Elias, no final do século XX, já previa que tenderíamos a nos tornar cada dia mais vegetarianos. Ele não previa com isso os argumentos de preocupação com o meio ambiente ou o discurso de amor aos animais. Se levarmos em conta o que sua teoria, tais explicações são racionalizações, explicações posteriores de um processo muito profundo que tem sofrido nossa mentalidade ao longo dos séculos - a alteração dos padrões de boas maneiras e da noção de nojo.

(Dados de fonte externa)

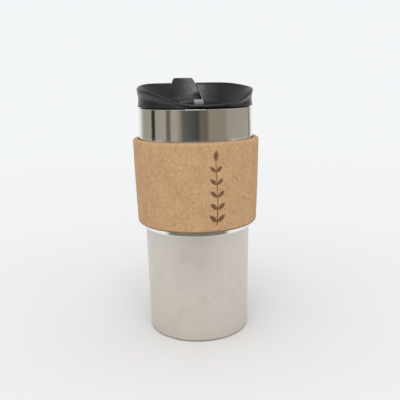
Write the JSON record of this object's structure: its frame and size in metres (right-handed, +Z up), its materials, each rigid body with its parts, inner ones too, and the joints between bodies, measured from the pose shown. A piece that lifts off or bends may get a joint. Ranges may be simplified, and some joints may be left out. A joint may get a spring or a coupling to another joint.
{
  "type": "travel mug with cork grip and flip lid",
  "caption": "Rigid double-walled steel travel mug with a cork grip band and a black screw lid opened by a flip lever.",
  "frame": {"origin": "on the mug's axis, at the table it stands on", "axes": "+Z up along the mug's axis; +Y towards the lid's high drinking side, where the lever's tab stands; +X to the right, seen from the lid's low side"},
  "size_m": [0.0872, 0.0872, 0.1777],
  "materials": {
    "satin_steel": "satin stainless steel, finely brushed, with faint smudges",
    "polished_steel": "mirror-polished stainless steel",
    "cork": "fine pressed agglomerate cork, matt",
    "black_plastic": "black satin polypropylene",
    "black_silicone": "matt black silicone rubber"
  },
  "bodies": {
    "mug": {"base_plate": "satin_steel", "lower_shell": "satin_steel", "collar_shell": "polished_steel", "inner_liner": "satin_steel"},
    "sleeve": {"cork_sleeve": "cork"},
    "seal_ring": {"lid_seal": "black_silicone"},
    "lid": {"lid_shell": "black_plastic", "lid_plug": "black_plastic", "hinge_pin": "polished_steel"},
    "lever": {"flip_lever": "black_plastic", "spout_stopper": "black_silicone"}
  },
  "joints": [
    {"name": "sleeve_slide", "type": "slide", "parent": "mug", "child": "sleeve", "axis": [0, 0, 1], "range_m": [-0.0785, 0]},
    {"name": "lid_lift", "type": "slide", "parent": "mug", "child": "seal_ring", "axis": [0, 0, 1], "range_m": [0, 0.0241]},
    {"name": "lid_turn", "type": "hinge", "parent": "seal_ring", "child": "lid", "pos_m": [0, 0, 0.1586], "axis": [0, 0, 1], "range_deg": [0, 1080]},
    {"name": "lever_flip", "type": "hinge", "parent": "lid", "child": "lever", "pos_m": [0, -0.0095, 0.1604], "axis": [1, 0, 0], "range_deg": [0, 165]}
  ],
  "couplings": [
    {"joint": "lid_lift", "follows": "lid_turn", "m_per_rad": 0.0012732}
  ]
}
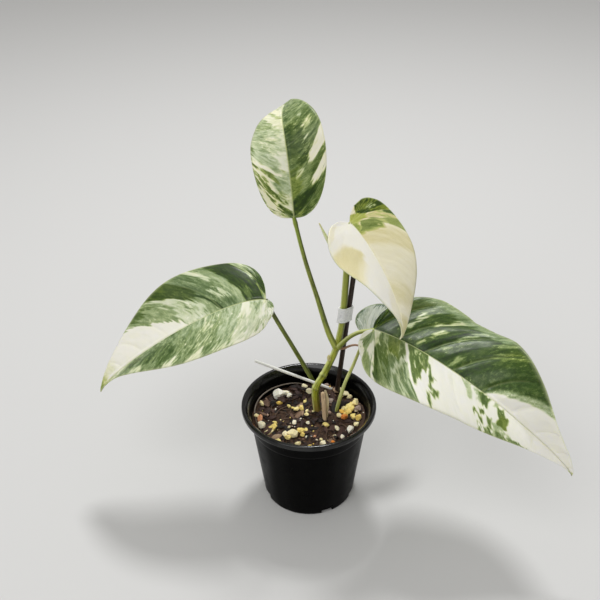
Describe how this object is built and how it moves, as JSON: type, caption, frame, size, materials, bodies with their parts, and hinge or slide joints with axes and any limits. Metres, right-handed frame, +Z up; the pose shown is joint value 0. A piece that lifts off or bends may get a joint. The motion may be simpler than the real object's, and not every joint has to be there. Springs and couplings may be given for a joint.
{
  "type": "potted variegated epipremnum pinnatum",
  "caption": "Variegated climbing aroid in a black nursery pot, with long leaves on thin stalks, a rolled new leaf, and a stem tied to a thin stake.",
  "frame": {"origin": "middle of the pot's flat underside, on the surface it stands on", "axes": "+Z up, -Y towards the picture's viewer, +X to the right, towards the largest leaf"},
  "size_m": [0.332, 0.1811, 0.2881],
  "materials": {
    "pot_plastic": "moulded black plastic, satin, worn grey along the rim",
    "potting_mix": "rough dark bark chips with cream and orange perlite",
    "green_stem": "smooth olive green stalk with faint lengthwise lines",
    "leaf_top": "satin leaf, grey green half and dark green half with cream wedges",
    "leaf_left": "satin leaf, green with cream streaks along the veins",
    "leaf_cream": "satin cream leaf with a green lobe",
    "leaf_right": "satin leaf, grooved green half and cream white half with green flecks",
    "leaf_small": "satin grey green leaf",
    "new_leaf": "smooth pale green rolled leaf",
    "stake": "dark brown stained stake",
    "tie": "frosted translucent band",
    "white_plastic": "smooth white plastic",
    "dry_stub": "dry tan fibrous stub with a papery sheath",
    "aerial_root": "reddish brown root skin"
  },
  "bodies": {
    "root": {"pot": "pot_plastic", "potting_mix": "potting_mix", "main_stem": "green_stem", "petiole_top": "green_stem", "petiole_left": "green_stem", "petiole_cream": "green_stem", "petiole_right": "green_stem", "petiole_small": "green_stem", "leaf_top": "leaf_top", "leaf_left": "leaf_left", "leaf_cream": "leaf_cream", "leaf_right": "leaf_right", "leaf_small": "leaf_small", "new_leaf_spike": "new_leaf", "stake": "stake", "stake_tie": "tie", "white_stick": "white_plastic", "dry_stub": "dry_stub", "aerial_root": "aerial_root"}
  },
  "joints": []
}
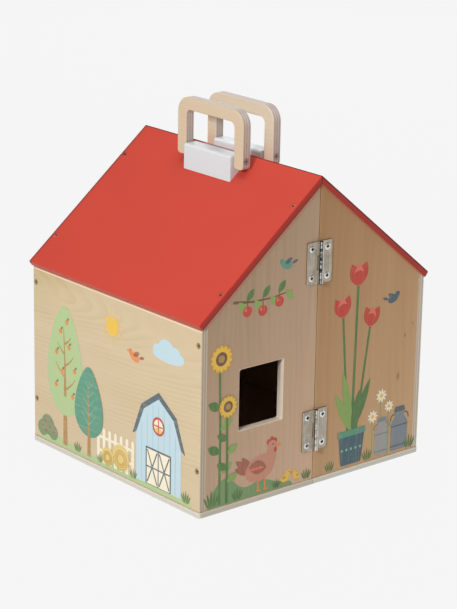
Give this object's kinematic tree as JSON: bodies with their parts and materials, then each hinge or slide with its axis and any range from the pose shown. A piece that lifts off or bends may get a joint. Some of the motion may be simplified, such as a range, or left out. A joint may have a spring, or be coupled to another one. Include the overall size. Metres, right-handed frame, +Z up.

As boas maneiras são contrárias ao contato. Ser civilizado é sinônimo de ser mais controlado e distante. Isso se reflete na maneira como lidamos com as pessoas, com momentos específicos para tocar, sempre em partes do corpo pré-determinadas e da maneira mais desapaixonada possível. O objetivo é que o toque não pareça um toque. Basta pensar no incômodo que causa quem leva os beijinhos de cumprimento à sério, e beija de verdade a ponto de deixar o rosto do outro marcado com saliva. A vontade imediata é limpar o rosto, gesto que contemos também em nome da educação. O contato com o que há de mais corporal é considerado vergonhoso. Não queremos e não podemos entrar em contato com fluidos, excrementos e cheiros de pessoas com quem não temos intimidade. Mesmo com aquelas que temos intimidade, esperamos que elas não nos forcem a ter contato e ver tudo. Temos para com algumas funções corporais uma mistura de nojo, pudor e vergonha. O espaço onde cada um elimina de si essas características é o banheiro, o mais privativo dos lugares.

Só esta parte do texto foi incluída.